In the end, nothing bad happened to me or baby.  I was very pale for 2-3 weeks but I recovered very quickly.  Gynae gave me iron tablets to build up my blood again.  I have to take 2 tablets a day for a whole month.  As for the episiotomy, I did sitz bath 4 times a day for 10 minutes each time.  So my wound also recovered pretty well.

So, did I made a big thing out of nothing?  At that time it seemed like nothing and thanks to the professionalism of the doctor and midwives and their quick thinking, everything was in order.  So I can't imagine if this happened in a homebirth.  Minus the epidural, but what about blood loss and distressed baby?

Child labour is risky be it at home or at the hospital.  Whatever you choose, you need to weigh the pros and cons.

No parent would want to see their child die.  And no husband would want too see their wife die during childbirth.

So for me, I am thankful I was in the good hands of Dr Jason and the midwives.  Both baby and me is fine.  Nothing untoward happened and all is well.

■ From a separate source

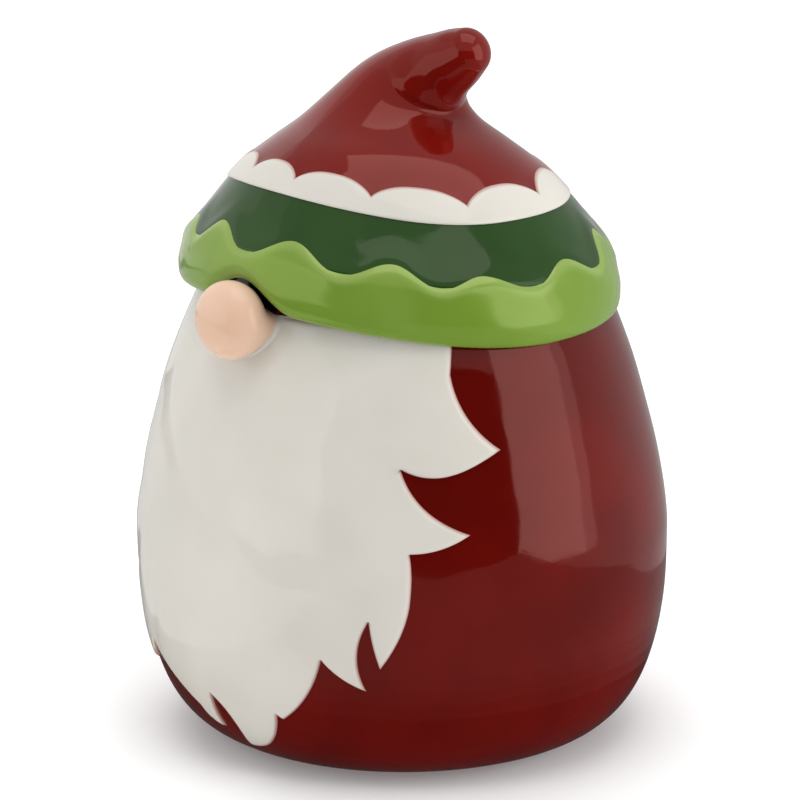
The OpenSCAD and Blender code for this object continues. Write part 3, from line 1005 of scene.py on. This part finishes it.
def clay_material():
    m = Nodes("bare_clay")
    colour = m.mix(m.ranged(m.noise(60, 4), 0.3, 0.7, 0, 1), (0.66, 0.59, 0.49), (0.76, 0.7, 0.6))
    colour = m.mix(m.ranged(m.noise(1500, 3), 0.6, 0.75, 0, 0.5), colour, (0.42, 0.35, 0.28))
    m.link(colour, m.shader.inputs["Base Color"])
    m.shader.inputs["Roughness"].default_value = 0.85
    m.bump(m.noise(1800, 4), 0.4, 0.0002)
    return m.material


def silicone_material():
    m = Nodes("silicone")
    colour = m.mix(m.noise(120, 2), (0.74, 0.74, 0.7), (0.86, 0.86, 0.83))
    m.link(colour, m.shader.inputs["Base Color"])
    m.link(m.ranged(m.noise(300, 2), 0.3, 0.7, 0.35, 0.5), m.shader.inputs["Roughness"])
    m.shader.inputs["Subsurface Weight"].default_value = 0.2
    m.shader.inputs["Subsurface Scale"].default_value = 0.002
    return m.material


# ---- Pieces ------------------------------------------------------------------------------------
RED_SHINE = {"shine": 0.85, "tint": (1, 0.5, 0.45)}
RED_BODY = glaze("red_glaze_jar", (0.095, 0.003, 0.0018), (0.13, 0.004, 0.0024), **RED_SHINE)
RED_HAT = glaze("red_glaze_hat", (0.145, 0.0045, 0.0025), (0.175, 0.006, 0.0035), **RED_SHINE)
WHITE = glaze("white_glaze", (0.69, 0.66, 0.595), (0.73, 0.70, 0.64))
WHITE_EDGED = glaze(
    "white_glaze_relief", (0.665, 0.638, 0.573), (0.713, 0.681, 0.621), edge="thin",
    edge_colour=(0.5, 0.3, 0.26),
)
PEACH = glaze(
    "peach_glaze", (0.76, 0.49, 0.35), (0.86, 0.6, 0.45), edge="pale", edge_colour=(0.71, 0.68, 0.62),
    edge_from=0.25, edge_to=0.95,
)
# Dark green glaze that turns near-black under the brim: painted shade for the gap over the nose.
DARK_GREEN = glaze(
    "dark_green_glaze", (0.014, 0.05, 0.008), (0.021, 0.064, 0.012), edge="painted_gap_shade",
    edge_colour=(0.001, 0.002, 0.001), shine=0.42, tint=(1, 1, 0.85),
)
# Light green glaze, paler along the wave's crest: partly glaze thinning over the edge, partly a painted
# highlight.
LIGHT_GREEN = glaze(
    "light_green_glaze", (0.156, 0.275, 0.028), (0.19, 0.315, 0.045), edge="crest_thin_glaze_and_highlight",
    edge_colour=(0.25, 0.37, 0.085), shine=1.0, tint=(0.95, 1, 0.5), rough=0.15,
)
CLAY = clay_material()
SILICONE = silicone_material()


def finish_piece(obj, body, material, replaces=None):
    """Gives a piece its glaze and its body, and hides the CAD node that it stands for."""
    obj.data.materials.append(material)
    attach(obj, body)
    if replaces:
        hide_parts(replaces)


finish_piece(jar_wall(), "jar", RED_BODY, "jar_shell")
finish_piece(jar_liner(), "jar", WHITE)
finish_piece(foot_ring(), "jar", CLAY)
finish_piece(base_glaze(), "jar", WHITE)
finish_piece(beard_piece(), "jar", WHITE_EDGED, "beard")
finish_piece(nose_piece(), "jar", PEACH, "nose")
finish_piece(crown_piece(), "lid", RED_HAT, "hat_crown")
finish_piece(trim_piece(), "lid", WHITE_EDGED, "scallop_trim")
finish_piece(band_piece(), "lid", DARK_GREEN, "hat_band")
finish_piece(brim_piece(), "lid", LIGHT_GREEN, "hat_brim")
finish_piece(flange_piece(), "lid", CLAY, "lid_flange")
finish_piece(gasket_piece(), "lid", SILICONE, "lid_gasket")
finish_piece(lining_piece(), "lid", WHITE)

# ---- Camera ------------------------------------------------------------------------------------
CAMERA_AZIMUTH = 45.0
CAMERA_ELEVATION = 15.0
CAMERA_DISTANCE = 1.4
AIM = Vector((0, 0, 0.12342))
LENS = 167.79
SENSOR = 36
SHIFT_X = -0.00475
CLIP_END = 50


def direction(azimuth, elevation):
    """Unit vector towards a place seen at an azimuth (0 is -Y, 90 is +X) and an elevation."""
    a, e = math.radians(azimuth), math.radians(elevation)
    return Vector((math.sin(a) * math.cos(e), -math.cos(a) * math.cos(e), math.sin(e)))


camera = bpy.data.objects.new("camera", bpy.data.cameras.new("camera"))
camera.data.lens = LENS
camera.data.sensor_width = SENSOR
camera.data.shift_x = SHIFT_X
camera.data.clip_end = CLIP_END
camera.location = AIM + direction(CAMERA_AZIMUTH, CAMERA_ELEVATION) * CAMERA_DISTANCE
camera.rotation_euler = (AIM - camera.location).to_track_quat("-Z", "Y").to_euler()
bpy.context.scene.collection.objects.link(camera)
bpy.context.scene.camera = camera
bpy.context.scene.view_settings.view_transform = "Standard"

# ---- Studio ------------------------------------------------------------------------------------
# How bright the room is as light and as seen in the glaze, and how brightly the floor glows.
AMBIENT = 0.57
REFLECTED_ROOM = 0.45
FLOOR_GLOW = 0.14
FLOOR_HALF = 6

world = bpy.data.worlds.new("studio")
world.use_nodes = True
sky = world.node_tree.nodes["Background"]
light_path = world.node_tree.nodes.new("ShaderNodeLightPath")
dim = world.node_tree.nodes.new("ShaderNodeMix")
world.node_tree.links.new(light_path.outputs["Is Glossy Ray"], dim.inputs["Factor"])
dim.inputs["A"].default_value = AMBIENT
dim.inputs["B"].default_value = REFLECTED_ROOM
world.node_tree.links.new(dim.outputs["Result"], sky.inputs["Strength"])
sky.inputs["Color"].default_value = (1, 1, 1, 1)
bpy.context.scene.world = world

# Lights: azimuth from the camera's side, elevation, distance, width and height, watts.
LIGHTS = {
    "right_light": (86, 10, 1.5, (1.2, 0.8), 10),
    "left_light": (-85, 20, 1.5, (1.6, 1.6), 4),
    "top_light": (-10, 80, 1.5, (1.2, 1.2), 10),
    "back_light": (180, 38, 2.2, (2.6, 1.2), 22),
}
# Panels that only reflections see: azimuth, elevation, distance, width and height, strength.
PANELS = {
    "front_flag": (9, 9, 1.25, (2.2, 0.95), 0.0),
    "right_panel": (66, 16, 1.5, (0.92, 1.34), 1.45),
    "right_fade": (70, 16, 1.6, (1.13, 1.43), 0.95),
    "left_panel": (-75, 10.5, 1.5, (2.4, 1.24), 0.9),
    "far_left_panel": (-140, 15, 1.5, (1.9, 1.4), 0.8),
    "left_fade": (-110, 16, 1.9, (4.4, 2.4), 0.62),
}
# The table that the jar's lower half reflects ends at a straight edge on the right.
TABLE_EDGE_AZIMUTH = 133.0
TABLE_EDGE_AT = 0.247
TABLE_REACH = 3
TABLE_CARD_Z = 0.001
REFLECTED_TABLE = 0.23
# Level cards that only reflections see: from and to towards the camera, from and to across, height,
# strength.
FLAT_CARDS = {
    # Painted shade: the black card is the table lying in the front flag's shadow, as the glaze reflects
    # it.
    "flag_shadow_table_card": ((0.3, 3), (-3, 0), 0.002, 0.0),
    "left_table_card": ((-0.7, 0.3), (-1.8, -0.165), 0.0015, 0.6),
    "top_panel": ((-0.4, 0.75), (-0.28, 1.2), 1.7, 1.35),
}
# The jar's own shade on the reflected table: discs of this radius and strength, each a little lower.
SHADES = ((0.116, 0.05), (0.13, 0.1), (0.145, 0.15), (0.162, 0.19))
SHADE_Z = 0.003
SHADE_STEP = 0.0003


def place_and_aim(obj, azimuth, elevation, distance):
    """Puts an object at an azimuth from the camera's side, facing the jar."""
    obj.location = AIM + direction(CAMERA_AZIMUTH + azimuth, elevation) * distance
    obj.rotation_euler = (AIM - obj.location).to_track_quat("-Z", "Y").to_euler()


def reflected_card(name, corners, strength):
    """A card that only reflections see, of an even brightness."""
    mesh = bpy.data.meshes.new(name)
    mesh.from_pydata(corners, [], [list(range(len(corners)))])
    cloth = Nodes(name + "_cloth")
    cloth.shader.inputs["Base Color"].default_value = (0, 0, 0, 1)
    cloth.shader.inputs["Roughness"].default_value = 1.0
    cloth.shader.inputs["Specular IOR Level"].default_value = 0.0
    cloth.shader.inputs["Emission Color"].default_value = (1, 1, 1, 1)
    cloth.shader.inputs["Emission Strength"].default_value = strength
    cloth.material.cycles.emission_sampling = "NONE"
    mesh.materials.append(cloth.material)
    card = bpy.data.objects.new(name, mesh)
    card.visible_camera = card.visible_diffuse = card.visible_shadow = False
    bpy.context.scene.collection.objects.link(card)
    return card


def flat_corners(azimuth, reach, across, z):
    """Corners of a level card that reaches out at an azimuth from the camera's side."""
    out = direction(CAMERA_AZIMUTH + azimuth, 0)
    side = Vector((-out.y, out.x, 0))
    near, far = reach
    left, right = across
    corners = ((near, left), (far, left), (far, right), (near, right))
    return [out * d + side * h + Vector((0, 0, z)) for d, h in corners]


for light_name, (azimuth, elevation, distance, size, watts) in LIGHTS.items():
    light = bpy.data.lights.new(light_name, "AREA")
    light.shape = "RECTANGLE"
    light.size, light.size_y = size
    light.energy = watts
    lamp = bpy.data.objects.new(light_name, light)
    lamp.visible_glossy = False
    place_and_aim(lamp, azimuth, elevation, distance)
    bpy.context.scene.collection.objects.link(lamp)

for panel_name, (azimuth, elevation, distance, (wide, tall), strength) in PANELS.items():
    w, h = wide / 2, tall / 2
    panel = reflected_card(panel_name, [(-w, -h, 0), (w, -h, 0), (w, h, 0), (-w, h, 0)], strength)
    place_and_aim(panel, azimuth, elevation, distance)
table = flat_corners(
    TABLE_EDGE_AZIMUTH, (-TABLE_REACH, TABLE_EDGE_AT), (-TABLE_REACH, TABLE_REACH), TABLE_CARD_Z
)
reflected_card("table_card", table, REFLECTED_TABLE)
for card_name, (reach, across, height, strength) in FLAT_CARDS.items():
    reflected_card(card_name, flat_corners(0, reach, across, height), strength)
for place, (radius, strength) in enumerate(SHADES):
    up = Vector((0, 0, SHADE_Z - SHADE_STEP * place))
    rim = [direction(azimuth, 0) * radius + up for azimuth in range(0, 360, 5)]
    reflected_card(f"shade_card_{place}", rim, strength)

floor_mesh = bpy.data.meshes.new("floor")
floor_corners = [(x * FLOOR_HALF, y * FLOOR_HALF, 0) for x, y in ((-1, -1), (1, -1), (1, 1), (-1, 1))]
floor_mesh.from_pydata(floor_corners, [], [[0, 1, 2, 3]])
floor = bpy.data.objects.new("floor", floor_mesh)
bpy.context.scene.collection.objects.link(floor)
paint = Nodes("floor_paint")
white = paint.mix(paint.noise(3, 2), (0.95, 0.95, 0.95), (0.97, 0.97, 0.97))
paint.link(white, paint.shader.inputs["Base Color"])
paint.shader.inputs["Roughness"].default_value = 0.9
paint.shader.inputs["Emission Color"].default_value = (1, 1, 1, 1)
paint.shader.inputs["Emission Strength"].default_value = FLOOR_GLOW
floor_mesh.materials.append(paint.material)
floor.visible_glossy = False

People can argue that I was not ready for labour because I have no dilation although I was 1 day overdue.  Baby didn't poo meconium too when the water broke.  Some would say by induce labour, baby becomes distress which to some extent I agree.  Baby was very disturbed since birth and cries a lot.  But all in all, I just let the doctor and midwife guide me.

Did I feel I have a bad experience of labour?  No.  It was uncomfortable and annoying but bad experience, no.  The nurses and midwives were very helpful.

I understand some women has had bad experience of childbirth while in the hospital.  So you must choose a reliable gynae, someone whom you feel you can connect with.  Some commenters told me that they are not happy with Dr Jason.  Like I said, he can be stern and if you don't follow his cue and advise, he can nag you and scold you.  For me I feel it's for my own good.  For some others, they felt since they paid so much for consultancy and get his scoldings, not worth it.  Up to you, my dears.  You can find another gynae whom you are comfortable with.

So that being said, my next baby, I would probably try government hospital and will try c-section since I have a history of no dilation (from miscarriage to this labour).